Encryption provides confidentiality (someone with access to the encrypted file should not be able to read it), but it doesn't provide integrity (someone could change the data and you wouldn't be able to notice, except that the decrypted data might look like garbage).

A hash-based authentication code (HMAC) allows you to verify that the encrypted data wasn't changed in transit. HMAC uses a password and a hash function to generate a hash. This program includes the HMAC in the JSON output. When it decrypts a file, it generates the HMAC again and verifies that it hasn't changed.

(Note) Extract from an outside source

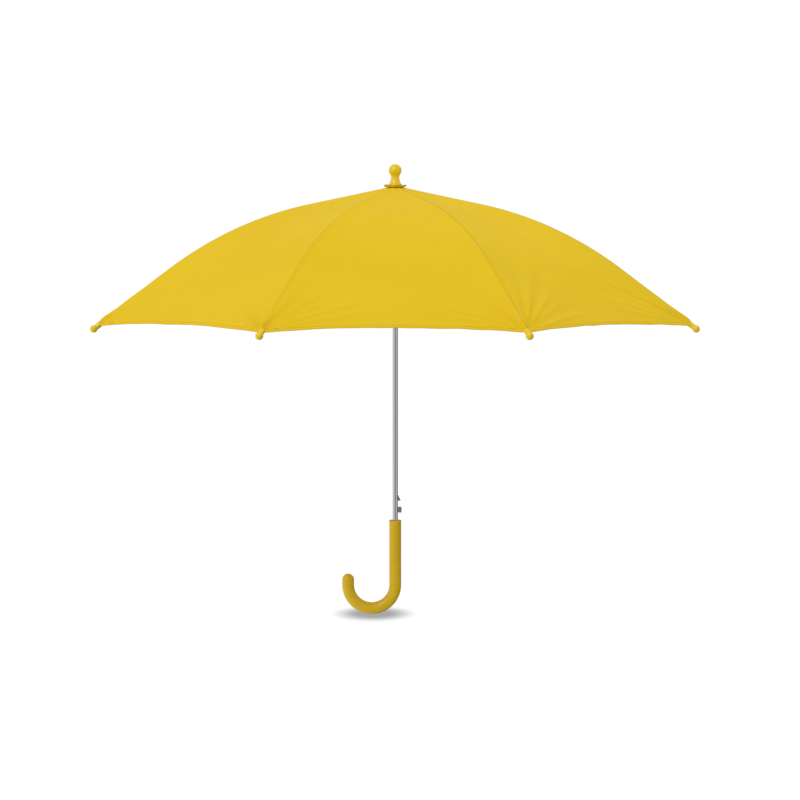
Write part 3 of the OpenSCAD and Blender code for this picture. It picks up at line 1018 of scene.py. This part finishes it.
def rosette_mesh():
    """A lathed dish whose rim is then waved, with its faces turned up."""
    bm = bmesh.new()
    lathe(bm, ROSETTE_PROFILE, 144)
    threads = bm.loops.layers.uv.new("threads")
    spots = {vert: vert.co.xy.copy() for vert in bm.verts}
    for vert in bm.verts:
        flat = vert.co.xy
        vert.co = ruffled(flat.length / MM, math.atan2(flat.y, flat.x), vert.co.z / MM)
    bmesh.ops.recalc_face_normals(bm, faces=bm.faces)
    if sum(face.normal.z for face in bm.faces) < 0:
        bmesh.ops.reverse_faces(bm, faces=bm.faces)
    return cloth_made(bm, "rosette", threads, spots)


def rim_thread_mesh():
    """Overlock thread wrapped over the rosette's edge."""
    bm = bmesh.new()
    rim, top = ROSETTE_PROFILE[-1]
    for k in range(RIM_WRAPS):
        angle = 2 * math.pi * k / RIM_WRAPS
        following = angle + 1.1 * math.pi / RIM_WRAPS
        for inset in (-0.3, 0.3):
            stitch(bm, ruffled(rim + inset, angle, top - 0.75),
                   ruffled(rim + inset, following, top + 0.1), RIM_THREAD)
        stitch(bm, ruffled(rim - RIM_COVER, following, top + 0.12),
               ruffled(rim + RIM_COVER, following, top + 0.12), RIM_THREAD)
    return finished(bm, "rosette_rim")


rosette = thicken(new_piece("rosette", rosette_mesh(), trim_cloth), 0.3, 0.0)
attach(rosette, "root")
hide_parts("top_rosette")
# The overlock thread's dark colour is partly its own and partly painted shade along the
# rosette's edge.
rim_thread = new_piece("rosette_rim", rim_thread_mesh(),
                       thread_finish("rim_thread", (0.44, 0.27, 0.010, 1)))
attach(rim_thread, "root")


# Tie strap: a folded band of the cloth, sewn on over one seam by its upper end and
# closed round the furled canopy with a snap stud.

STRAP_RIB = 5
STRAP_FROM = 265.0
STRAP_TO = RIB_LEN - 40.0
STRAP_HALF = 9.0
STRAP_LIFT = 0.45
STRAP_ROWS = 60
STRAP_COLS = 16
STRAP_STITCH_IN = 1.6


def strap_mesh():
    """A band with a round lower end, puffed between its edges' stitch lines."""
    bm = bmesh.new()
    bmesh.ops.create_grid(bm, x_segments=STRAP_ROWS, y_segments=STRAP_COLS, size=1.0)
    threads = bm.loops.layers.uv.new("threads")
    spots = {}
    for vert in bm.verts:
        along = (vert.co.x + 1) / 2
        across = vert.co.y
        s = STRAP_FROM + (STRAP_TO - STRAP_FROM) * along
        end = max(s - (STRAP_TO - STRAP_HALF), 0.0)
        half = math.sqrt(max(STRAP_HALF ** 2 - end ** 2, 0.4))
        y = across * half
        puff = 0.35 * (1 - abs(across) ** 6)
        puff -= 0.22 * math.exp(-((abs(y) - half + STRAP_STITCH_IN) / 0.5) ** 2)
        wave = 0.35 * math.sin(s / 11.0) * smooth(STRAP_FROM + 10, STRAP_FROM + 60, s)
        spots[vert] = (y * MM, s * MM)
        up = CLOTH_UP + STRAP_LIFT + puff + max(wave, -0.2) - seam_relief(y)
        vert.co = cloth_point(STRAP_RIB, 1 if y >= 0 else -1, abs(y), s, up)
    return cloth_made(bm, "strap", threads, spots)


strap = thicken(new_piece("strap", strap_mesh(), trim_cloth), 0.5, -0.4)
go_with_rib(strap, STRAP_RIB, GATHERED)
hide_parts("tie_strap")
dress(nodes["strap_stud"], wire)


# Studio: a white floor that fades into a white surround, soft light from all round and
# above, and a camera in front that looks slightly down. Places and sizes are in metres,
# and the camera's tilt is in degrees.

FLOOR_Z = cad_low.z - 0.0002
FLOOR_HALF = 30.0
SHADE_AT = (-0.0295, 0.004, 0)
SHADE_SIZE = (0.066, 0.078, 1.0)
WALLS = ((0.0, 0.60), (0.22, 0.66), (0.46, 0.48), (0.478, 0.06), (0.545, 0.08),
         (0.565, 0.55), (0.70, 0.50), (0.76, 0.05))
CEILING = (0.5, 0.5, 0.5, 1)
SOFT_LIGHT = (1.06, 1.06, 1.06, 1)
LAMP_AT = (-1.1, -1.6, 1.9)
LAMP_AIM = (0, 0, 0.2)
LAMP_SIZE = 0.8
LAMP_POWER = 45.0
CAMERA_AT = (0.0066, -3.0925, 0.42235)
CAMERA_DOWN = 3.922
CAMERA_LENS = 101.92
CAMERA_SENSOR = 36.0
CAMERA_SEES = 200.0


def floor_finish():
    """White floor with a painted soft shadow under the grip, where it stands."""
    material = bpy.data.materials.new("floor")
    material.use_nodes = True
    tree = material.node_tree
    tree.nodes.remove(tree.nodes["Principled BSDF"])
    # Painted shadow: a soft dark ellipse in the floor's glow under the grip's hook.
    spot = add(tree, "Mapping", {"vector_type": "TEXTURE"}, Vector=place(tree),
               Location=SHADE_AT, Scale=SHADE_SIZE)
    flat = add(tree, "VectorMath", {"operation": "LENGTH"}, Vector=spot.outputs[0])
    shade = span(tree, flat.outputs["Value"], 1.0, 0.30, 0.0, 1.0)
    colour = tint(tree, shade, (1.02, 1.02, 1.02, 1), (0.39, 0.39, 0.40, 1))
    glow = add(tree, "Emission", Color=colour, Strength=1.0)
    clear = add(tree, "BsdfTransparent")
    under = add(tree, "NewGeometry").outputs["Backfacing"]
    mix = add(tree, "MixShader")
    feed(tree, mix.inputs[0], under)
    feed(tree, mix.inputs[1], glow.outputs[0])
    feed(tree, mix.inputs[2], clear.outputs[0])
    feed(tree, tree.nodes["Material Output"].inputs["Surface"], mix.outputs[0])
    return material


def make_floor():
    """A wide plane just under the grip, which casts no light of its own on the object."""
    bm = bmesh.new()
    bmesh.ops.create_grid(bm, x_segments=1, y_segments=1, size=FLOOR_HALF)
    bmesh.ops.translate(bm, vec=(0, 0, FLOOR_Z), verts=bm.verts)
    floor = new_piece("floor", made_mesh(bm, "floor"), floor_finish())
    floor.visible_diffuse = False
    floor.visible_glossy = False


def bands(tree, value, stops):
    """A colour ramp of greys over 0..1."""
    made = add(tree, "ValToRGB", Fac=value)
    ramp = made.color_ramp
    while len(ramp.elements) < len(stops):
        ramp.elements.new(0.5)
    for element, (position, level) in zip(ramp.elements, stops):
        element.position = position
        element.color = (level, level, level, 1)
    return made.outputs["Color"]


def make_surround():
    """Soft light from all round; what gloss reflects is banded like a studio's walls."""
    world = bpy.data.worlds.new("studio")
    bpy.context.scene.world = world
    world.use_nodes = True
    tree = world.node_tree
    background = tree.nodes["Background"]
    ray = add(tree, "LightPath")
    direction = add(tree, "TexCoord").outputs["Generated"]
    axes = add(tree, "SeparateXYZ", Vector=direction)
    turn = calc(tree, "ARCTAN2", axes.outputs["X"],
                calc(tree, "MULTIPLY", axes.outputs["Y"], -1.0))
    turn = calc(tree, "MULTIPLY_ADD", turn, 0.5 / math.pi, 0.5)
    ceiling = span(tree, axes.outputs["Z"], 0.10, 0.45)
    mirrored = tint(tree, ceiling, bands(tree, turn, WALLS), CEILING)
    sideways = span(tree, axes.outputs["X"], -0.30, 0.6, 1.0, 0.0)
    low = span(tree, axes.outputs["Z"], 0.10, -0.05)
    dim = calc(tree, "SUBTRACT", 1.0, calc(
        tree, "MULTIPLY", low, calc(tree, "SUBTRACT", 1.0, sideways)))
    soft = tint(tree, 1.0, SOFT_LIGHT, dim, "MULTIPLY")
    lit = tint(tree, ray.outputs["Is Glossy Ray"], soft, mirrored)
    seen = tint(tree, ray.outputs["Is Camera Ray"], lit, (1.0, 1.0, 1.0, 1))
    feed(tree, background.inputs["Color"], seen)


def make_lamp():
    """A square soft lamp that only gloss shows."""
    light = bpy.data.lights.new("key", "AREA")
    light.size = LAMP_SIZE
    light.energy = LAMP_POWER
    lamp = bpy.data.objects.new("key", light)
    lamp.location = LAMP_AT
    towards = Vector(LAMP_AIM) - Vector(LAMP_AT)
    lamp.rotation_euler = towards.to_track_quat("-Z", "Y").to_euler()
    lamp.visible_diffuse = False
    lamp.visible_camera = False
    bpy.context.scene.collection.objects.link(lamp)


def make_camera():
    """A long lens, about three metres off."""
    data = bpy.data.cameras.new("camera")
    data.lens = CAMERA_LENS
    data.sensor_width = CAMERA_SENSOR
    data.clip_end = CAMERA_SEES
    camera = bpy.data.objects.new("camera", data)
    camera.location = CAMERA_AT
    camera.rotation_euler = (math.radians(90 - CAMERA_DOWN), 0, 0)
    bpy.context.scene.collection.objects.link(camera)
    bpy.context.scene.camera = camera


make_floor()
make_surround()
make_lamp()
make_camera()
bpy.context.scene.view_settings.view_transform = "Standard"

Sometimes, new programmers are taught about authentication, but they're usually taught to do something like sha1(data, password). This is wrong. Use HMAC. This will protect you from things like flaws in your hash function (this program uses HMAC-MD5, and it's perfectly safe, even though MD5 is broken in certain cases).

Usage

You can run ./encryption.py -h for standard usage information and help.

Encryption

To encrypt a file, use:

./encryption.py encrypt [-i input_file] [-o output_file] [-p password]

All of the argument after encrypt are optional. If -i is not provided, input will be read from the standard input (read from the terminal). If -o is not provided, output will be written to the standard output (printed to the screen). If -p is not provided, you will prompted for the password. In general, providing -p is insecure, because the password can be saved to your shell's history.

Errors and help messages will be printed to standard error, so you can safely pipe the output (if you don't use -o):

./encryption.py encrypt -i input_file.txt > encrypted.json

Decryption

To decrypt a file, use:

./encryption.py decrypt [-i input_file] [-o output_file] [-p password]

All of the argument after decrypt are optional. If -i is not provided, input will be read from the standard input (read from the terminal). If -o is not provided, output will be written to the standard output (printed to the screen). If -p is not provided, you will prompted for the password. In general, providing -p is insecure, because the password can be saved to your shell's history.

Advanced Usage

This program accepts input on stdin and writes to stdout to allow you to use UNIX pipelines. If you add a | between two commands in a UNIX terminal, the output from the first command will be "piped" to the input of the second command.

Compression

Using that, we can do things like compressing the file before encrypting it. This example uses xz, which uses LZMA2 compression. You could do similar things with gzip or bzip2.

To compress with xz and encrypt:

# Prompt for the password and store it as $pass
# This prevents it from being saved in the shell's history
read -sp 'Password: ' pass
cat example.txt | xz | ./encryption.py encrypt -p $pass -o secret.json
# Clear $pass so other programs can't read it
unset pass

To decrypt and decompress:

read -sp 'Password: ' pass
cat secret.json | ./encryption.py decrypt -p $pass | xz -d > output.txt
unset pass

Encrypting a Hard Drive Backup

We can also use dd to make a backup of a hard drive, compress it, and encrypt it:

read -p 'Drive to back up (ex: /dev/sda1): ' drive
read -sp 'Password: ' pass
sudo dd if=$drive bs=4M | xz | ./encryption.py encrypt -p $pass -o backup.json
unset pass

Restoring the backup. This is an example. I don't actually recommend running this on anything you care about:

read -p 'Drive to restore (ex: /dev/sda1): ' drive
read -sp 'Password: ' pass
./encryption.py decrypt -p $pass -i backup.json | xz -d | sudo dd of=$drive bs=4M
unset pass

Note that the output of this program isn't particularly space efficient, since it uses JSON, so it's necessary to base64 encode the encrypted output. In reality, you would probably want to use a more efficient program for hard drive backups.